Post-arbitration, I hoped to meet with Dr. V personally and asked our mutual friend, Dr. Michael Rydelnick, to assist us in a “Philemon meeting.”

In the meeting I finally had with the Laird Elders on October 19, 2020, it was Dr. V who destroyed the slow but substantive progress being made. When Tim Stoner refused to apologize for the false financial accusations, then blamed the Wagenmaker report, the other Elders started an “all for one and one for all” circling of wagons. I made a heartfelt plea, “You guys ruined my life with this garbage.” To which Dr.V reactively shouted, “You ruined your own life! You RUINED it! YOU RUINED YOUR LIFE!” – pointing his finger at me and showing his bitter heart.

I tried turning the subject to his strange interpretations of 1 Timothy 5, mainly that he claims the duty of going to the person first (as in Matthew 18:15ff) has no bearing on interpreting 1 Timothy 5. This is an outrageous assertion, given that most commentators believe “no scripture is of private interpretation” (2 Peter 1:20), and that the totality of biblical instruction on any key point of ecclesiology must reflect the unified instruction of Scripture. For clarity, this is significant because the authors of the letters used against me (especially as church leaders themselves) should not have had their content circulated to the Elders before bringing it to me in person, or at least not before my being allowed to see the letters – or at the very least, the Elders should have brought the content to me before taking action based on what the letters alleged.
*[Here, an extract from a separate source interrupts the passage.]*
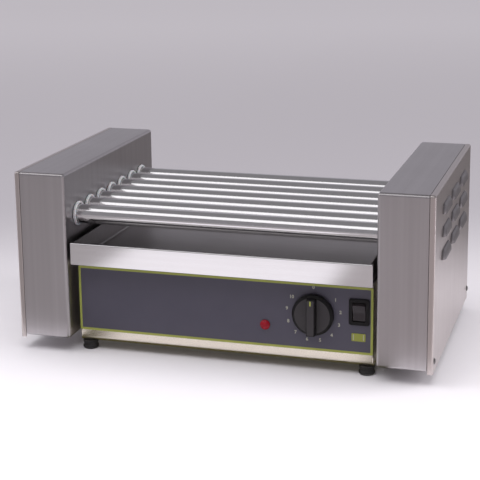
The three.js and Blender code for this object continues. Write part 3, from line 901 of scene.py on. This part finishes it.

This was a seminal moment on a seminal topic, between the person damaged, and the person responsible – face to face. I pressed Dr. V by saying, “I don’t know of a single conservative biblical scholar who holds the position that Matthew 18 has no bearing on 1 Timothy 5…” “I HOLD IT!” Dr. V interrupted, “I HOLD THAT POSITION!” The room went silent. Pastor Jeff Gill or Dave Stone jumped in to calm everyone down, but that ended efforts to reconcile. As we left, key HBC leaders lamented that Dr. V “deep sixed” this long awaited meeting. Yes he did, as he has done again and again.